** SHORT TASK **
Find the lines with the string "True" and return them.

** DATA ENTRIES **
☆ ☆ ☆
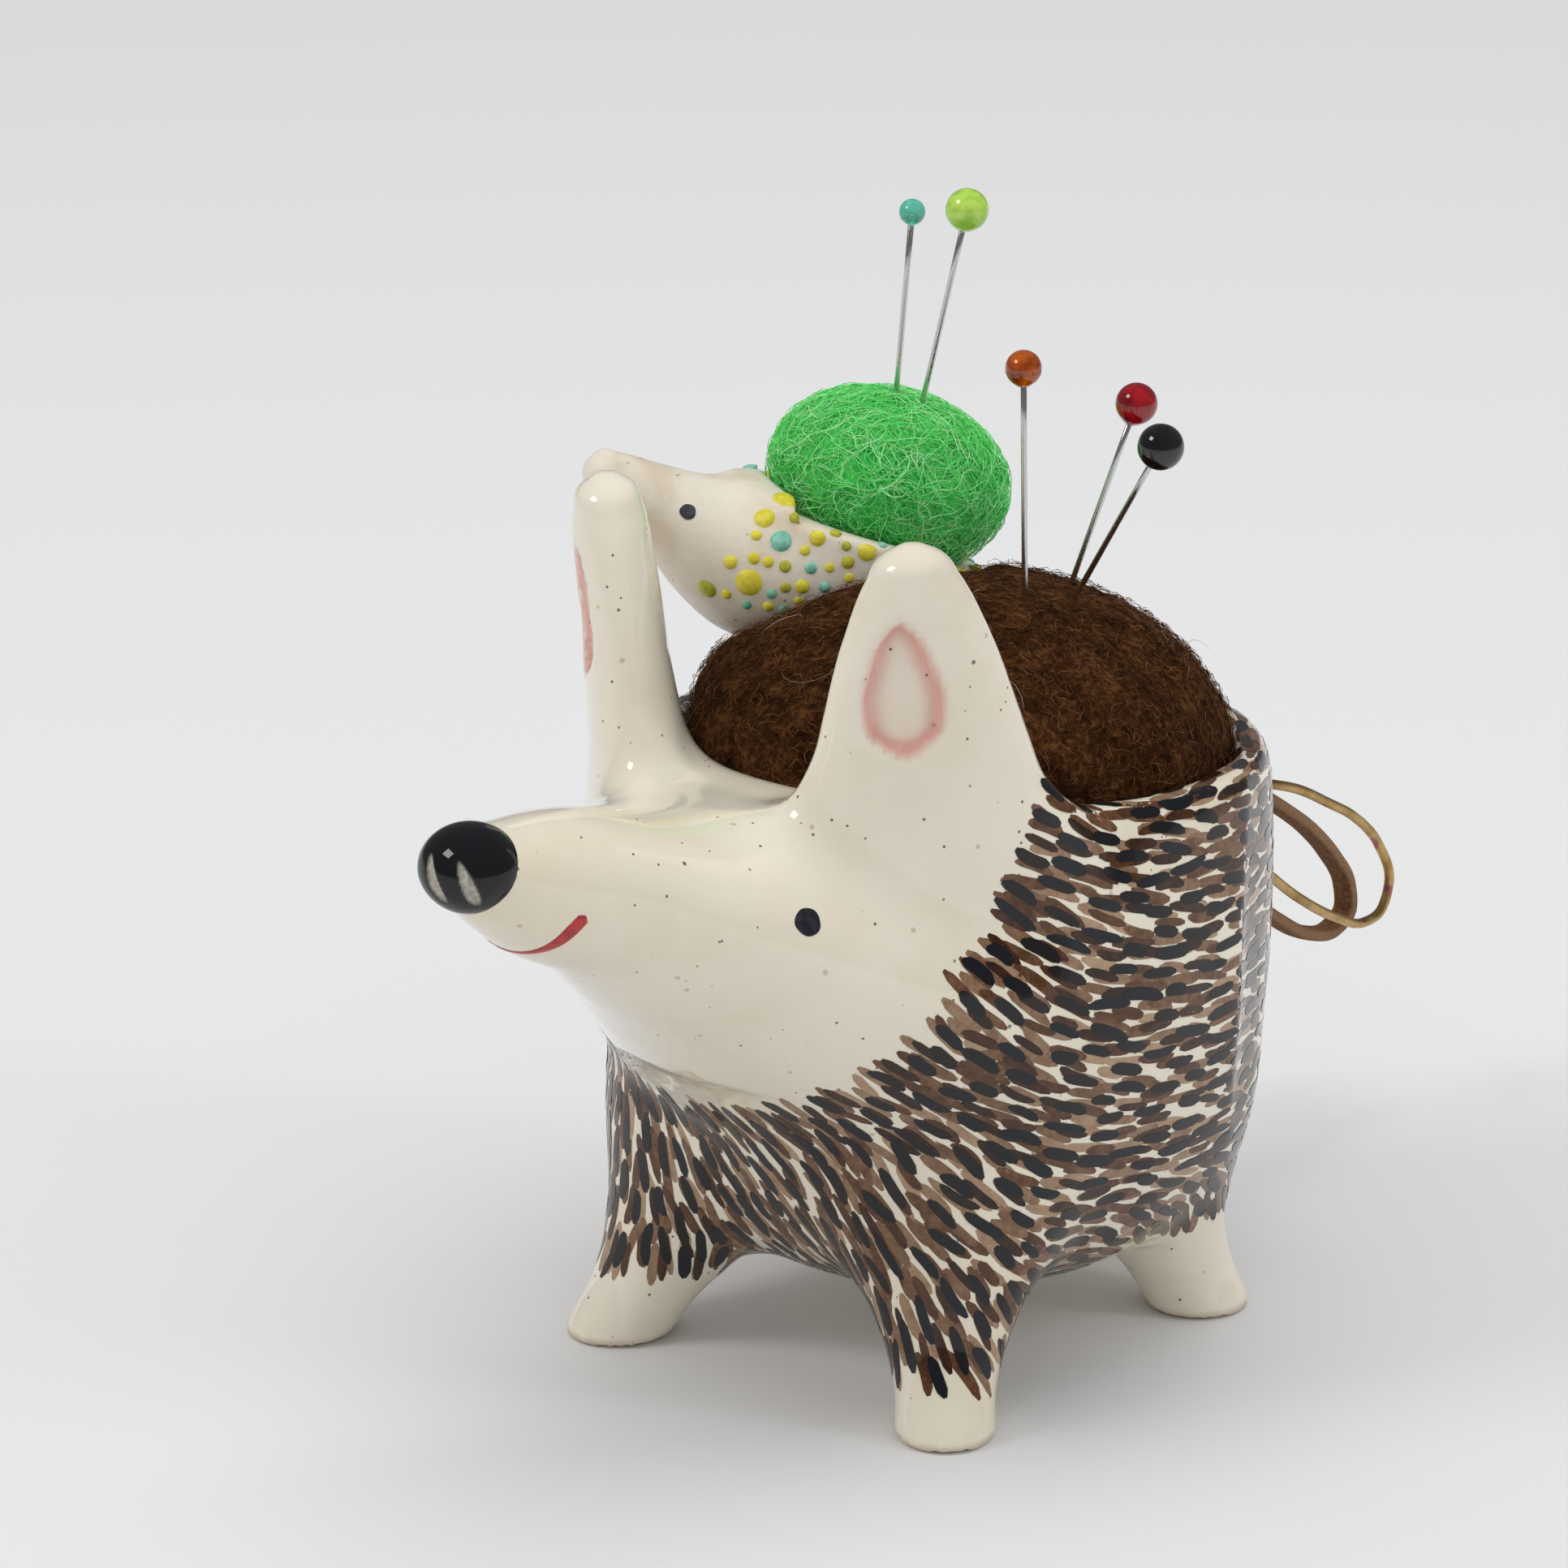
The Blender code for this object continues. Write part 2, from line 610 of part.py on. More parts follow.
def tail_wire(parts):
    """Bronze wire bent into one loop, its two ends through the hole and spread inside the pot."""
    hole = tail_point()
    rise = WIRE_DIAMETER * 0.8
    loop = [(4.0, 2.2), (8.5, 0.8), (15.5, -1.6), (22.0, -4.0), (26.5, -6.4), (30.5, -8.7), (34.6, -12.4),
            (36.6, -16.6), (35.4, -19.0), (32.4, -19.4), (28.6, -17.9), (22.2, -14.2), (16.0, -9.6),
            (8.5, -3.9), (4.0, -1.5)]
    ahead = [(WIRE_SIDE, y * MM, z * MM) for y, z in loop]
    inside = -POT_WALL / 2 - 2.4 * MM
    spread = [(WIRE_SIDE + 3.6 * MM, inside, 1.2 * MM), (WIRE_SIDE + 1.5 * MM, inside, rise * 1.2),
              (WIRE_SIDE + 0.2 * MM, inside + 0.9 * MM, rise), (WIRE_SIDE, 0.0, rise)]
    ending = [(x, y, -z) for x, y, z in reversed(spread)]
    knots = [hole + Vector(point) for point in spread + ahead + ending]
    wire = tube("tail_wire", smooth_path(knots, 1.9 * MM), WIRE_DIAMETER / 2, parts, 2)
    return as_part(wire, material("bronze_wire", (0.45, 0.28, 0.08), 0.4, 1.0))


def tail_lace(parts):
    """Suede lace that leaves the hole, turns back in one loop and returns to it."""
    hole = tail_point()
    apart = LACE_DIAMETER / 2 + GAP
    loop = [(4.0, 1.2), (9.0, 0.6), (16.0, -2.4), (22.7, -6.4), (27.2, -9.6), (30.6, -12.8),
            (33.2, -16.4), (33.4, -19.0), (31.0, -20.2), (27.0, -19.4), (22.0, -16.6), (15.0, -11.2),
            (8.5, -5.6), (4.0, -2.2)]
    end = -POT_WALL / 2 - 1.0 * MM
    knots = [(LACE_SIDE, end, apart), (LACE_SIDE, 0.0, apart)]
    knots += [(LACE_SIDE, y * MM, z * MM) for y, z in loop]
    knots += [(LACE_SIDE, 0.0, -apart), (LACE_SIDE, end, -apart)]
    path = smooth_path([hole + Vector(k) for k in knots], LACE_DIAMETER)
    lace = tube("tail_lace", path, LACE_DIAMETER / 2, parts, 2)
    return as_part(lace, material("suede", (0.20, 0.10, 0.05), 0.95))


def tail_knot(parts):
    """The lace's ends tied in one overhand knot inside the pot, too big for the hole."""
    centre = tail_point() + Vector((LACE_SIDE - 2.3 * MM, -POT_WALL / 2 - 3.2 * MM, 0.0))
    count = 40
    points = []
    for i in range(count):
        t = 2 * math.pi * i / count
        turn = Vector((math.sin(t) + 2 * math.sin(2 * t), -1.1 * math.sin(3 * t),
                       math.cos(t) - 2 * math.cos(2 * t)))
        points.append(centre + turn * MM)
    return as_part(tube("tail_knot", points, LACE_DIAMETER * 0.33, parts, 1, cyclic=True),
                   material("suede_knot", (0.20, 0.10, 0.05), 0.95))


# ---------------------------------------------------------------- pins

class Pin:
    """A ball-headed pin: where it enters the wool, which way it leans, how deep it is, its head."""

    def __init__(self, name, entry, lean, depth, head_radius, colour):
        self.name = name
        self.along = Vector(lean).normalized()
        self.entry = Vector(entry) * MM
        self.tip = self.entry - self.along * depth * MM
        self.head_radius = head_radius * MM
        self.colour = colour

    def matrix(self):
        turn = self.along.to_track_quat("Z", "Y").to_matrix().to_4x4()
        return Matrix.Translation(self.tip) @ turn


def all_pins():
    def on_crown(x, y):
        return (x, y, crown_height(x * MM, y * MM) / MM)

    def on_ball(x, y, below_top):
        middle = baby_place() / MM
        return (middle.x + x, middle.y + y, middle.z + BALL_CROWN / MM - below_top)

    return [
        Pin("amber", on_crown(5.8, 8.0), (0.075, -0.126, 0.989), 4.0, 1.5, (0.80, 0.22, 0.02)),
        Pin("red", on_crown(4.4, 16.6), (0.306, 0.098, 0.947), 8.0, 1.75, (0.45, 0.01, 0.03)),
        Pin("black", on_crown(8.1, 11.8), (0.578, -0.236, 0.781), 4.0, 1.9, (0.01, 0.01, 0.012)),
        Pin("teal", on_ball(0.4, 0.5, 0.0), (0.148, -0.068, 0.987), 8.4, 1.1, (0.05, 0.60, 0.45)),
        Pin("lime", on_ball(3.3, 0.5, 0.3), (0.280, -0.044, 0.959), 7.0, 1.8, (0.45, 0.75, 0.12))]


def pin_channel(pin, cutters):
    """Room for a pin in what it is stuck into."""
    reach = pin.entry + pin.along * 6 * MM
    start = pin.tip - pin.along * GAP
    return as_cutter(rod("channel_" + pin.name, start, reach, PIN_RADIUS + GAP, cutters, 8))


def pin_parts(pin, parts):
    steel = material("pin_steel_" + pin.name, (0.70, 0.70, 0.72), 0.25, 1.0)
    outline = [(0.0, PIN_LENGTH), (PIN_RADIUS, PIN_LENGTH), (PIN_RADIUS, PIN_TAPER),
               (0.06 * MM, 0.0), (0.0, 0.0)]
    shaft = turned("pin_shaft_" + pin.name, outline, parts, 10)
    grip = min(1.3 * MM, pin.head_radius * 0.9)
    bore = PIN_RADIUS + GAP
    centre = PIN_LENGTH - grip + pin.head_radius
    start = math.asin(bore / pin.head_radius)
    angles = np.linspace(0.0, math.pi - start, 9)
    ball = [(pin.head_radius * math.sin(a), centre + pin.head_radius * math.cos(a)) for a in angles]
    ball[0] = (0.0, centre + pin.head_radius)
    ceiling = PIN_LENGTH + GAP
    head = turned("pin_head_" + pin.name, ball + [(bore, ceiling), (0.0, ceiling)], parts, 14)
    as_part(shaft, steel)
    as_part(head, material("pin_glass_" + pin.name, pin.colour, 0.08))
    holder = bpy.data.objects.new("pin_" + pin.name, None)
    parts.objects.link(holder)
    holder.matrix_world = pin.matrix()
    for piece in (shaft, head):
        piece.parent = holder
    return holder


# ---------------------------------------------------------------- assembly

def main():
    clear_scene()
    parts = new_collection("hedgehog_pincushion")
    cutters = new_collection("cutters")
    mother_body(parts, cutters)
    baby = baby_body(parts, cutters)
    pins = all_pins()
    channels = {pin.name: pin_channel(pin, cutters) for pin in pins}
    baby_wool_ball(parts, cutters, [channels["teal"], channels["lime"]])
    cushion(parts, cutters, baby, [channels[name] for name in ("amber", "red", "black")])
    gathering_thread(parts)
    glue_pad(parts)
    tail_wire(parts)
    tail_lace(parts)
    tail_knot(parts)
    for pin in pins:
        pin_parts(pin, parts)
    layout = bpy.data.objects.new("hedgehog", None)
    parts.objects.link(layout)
    layout.location = LAYOUT_SHIFT
    for group in (parts, cutters):
        for made in group.objects:
            if made.parent is None and made is not layout:
                made.parent = layout


main()
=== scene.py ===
import math

import bpy
import numpy as np
from mathutils import Euler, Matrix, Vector


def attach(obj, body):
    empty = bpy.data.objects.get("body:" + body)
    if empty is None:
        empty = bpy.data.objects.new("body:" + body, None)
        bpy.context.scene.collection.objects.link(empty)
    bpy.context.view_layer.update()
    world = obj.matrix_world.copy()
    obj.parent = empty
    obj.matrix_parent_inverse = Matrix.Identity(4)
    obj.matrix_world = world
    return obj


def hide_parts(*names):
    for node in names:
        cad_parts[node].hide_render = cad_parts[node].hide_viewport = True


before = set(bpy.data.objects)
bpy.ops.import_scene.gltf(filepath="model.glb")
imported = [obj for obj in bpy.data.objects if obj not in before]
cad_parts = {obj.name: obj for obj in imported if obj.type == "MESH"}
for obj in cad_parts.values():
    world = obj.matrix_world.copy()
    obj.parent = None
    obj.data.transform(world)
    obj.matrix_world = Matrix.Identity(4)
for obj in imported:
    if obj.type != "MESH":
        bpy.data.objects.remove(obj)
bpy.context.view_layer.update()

mm = 0.001
layoutShift = np.array([1.8, -5.8, 0.0])


# camera

view = {
    "place": (348.6, -456.6, 239.1),
    "target": (-6.2, -12.2, 47.7),
    "lens": 167.1,
}


def placed(name, data, place=(0, 0, 0), target=None):
    # a new object in the scene, which looks at target along its own -Z
    made = bpy.data.objects.new(name, data)
    bpy.context.scene.collection.objects.link(made)
    made.location = place
    if target is not None:
        made.rotation_mode = "QUATERNION"
        made.rotation_quaternion = (Vector(target) - Vector(place)).normalized().to_track_quat("-Z", "Y")
    return made


def setCamera():
    data = bpy.data.cameras.new("camera")
    data.lens = view["lens"]
    data.sensor_width = 36.0
    data.clip_end = 20.0
    made = placed("camera", data, Vector(view["place"]) * mm, Vector(view["target"]) * mm)
    bpy.context.scene.camera = made


setCamera()
print("camera set")


# numbers and shapes

def throughStations(value, at, heights):
    # cubic curve through stations, its slope at each one that of its neighbours
    at, heights = np.asarray(at, float), np.asarray(heights, float)
    slope = np.gradient(heights, at)
    left = np.clip(np.searchsorted(at, value) - 1, 0, len(at) - 2)
    span = at[left + 1] - at[left]
    t = np.clip((value - at[left]) / span, 0.0, 1.0)
    return ((2 * t**3 - 3 * t**2 + 1) * heights[left] + (t**3 - 2 * t**2 + t) * span * slope[left]
            + (3 * t**2 - 2 * t**3) * heights[left + 1] + (t**3 - t**2) * span * slope[left + 1])


def smoothMin(a, b, width):
    # the smaller of two distances, with a cubic fillet where they are within width of each other
    near = np.maximum(width - np.abs(a - b), 0) / width
    return np.minimum(a, b) - near**3 * width / 6


def smoothMax(a, b, width):
    return -smoothMin(-a, -b, width)


def smoothStep(low, high, value):
    t = np.clip((value - low) / (high - low), 0, 1)
    return t * t * (3 - 2 * t)


def oval(*shares):
    # root of the summed squares: 1 on an oval whose shares are distances over its half sizes
    return np.sqrt(sum(share**2 for share in shares))


def unit(v):
    return v / np.maximum(np.linalg.norm(v, axis=-1, keepdims=True), 1e-9)


def alongPath(knots, spacing):
    # points at an even spacing on a smooth curve through knots
    knots = np.array(knots, float)
    chord = np.concatenate([[0.0], np.cumsum(np.linalg.norm(np.diff(knots, axis=0), axis=1))])
    fine = np.linspace(0.0, chord[-1], 800)
    curve = np.stack([throughStations(fine, chord, knots[:, i]) for i in range(3)], axis=1)
    run = np.concatenate([[0.0], np.cumsum(np.linalg.norm(np.diff(curve, axis=0), axis=1))])
    even = np.linspace(0.0, run[-1], max(3, int(round(run[-1] / spacing)) + 1))
    return np.stack([np.interp(even, run, curve[:, i]) for i in range(3)], axis=1)


def meshObject(name, points, faces, finish, values=None):
    # faces is one array of quads or triangles; values are numbers kept at each point
    mesh = bpy.data.meshes.new(name)
    mesh.from_pydata((points + layoutShift) * mm, [], faces.tolist())
    for key, numbers in (values or {}).items():
        kept = mesh.attributes.new(key, "FLOAT", "POINT")
        kept.data.foreach_set("value", np.asarray(numbers, np.float32).ravel())
    mesh.polygons.foreach_set("use_smooth", np.ones(len(mesh.polygons), bool))
    mesh.update()
    mesh.materials.append(finish)
    return placed(name, mesh)


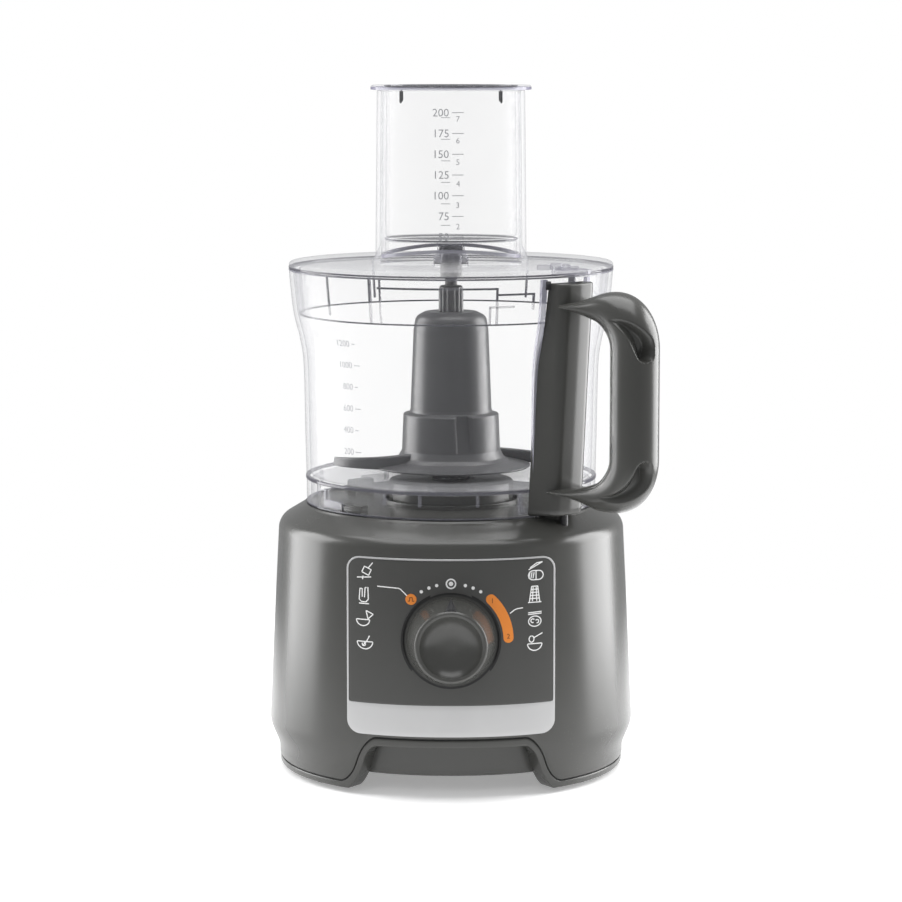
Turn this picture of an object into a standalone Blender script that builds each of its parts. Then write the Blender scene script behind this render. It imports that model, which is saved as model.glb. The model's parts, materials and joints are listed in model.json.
☆ ☆ ☆
** FINISHED ANSWER **
    return as_part(tube("tail_knot", points, LACE_DIAMETER * 0.33, parts, 1, cyclic=True),
        cad_parts[node].hide_render = cad_parts[node].hide_viewport = True
    return v / np.maximum(np.linalg.norm(v, axis=-1, keepdims=True), 1e-9)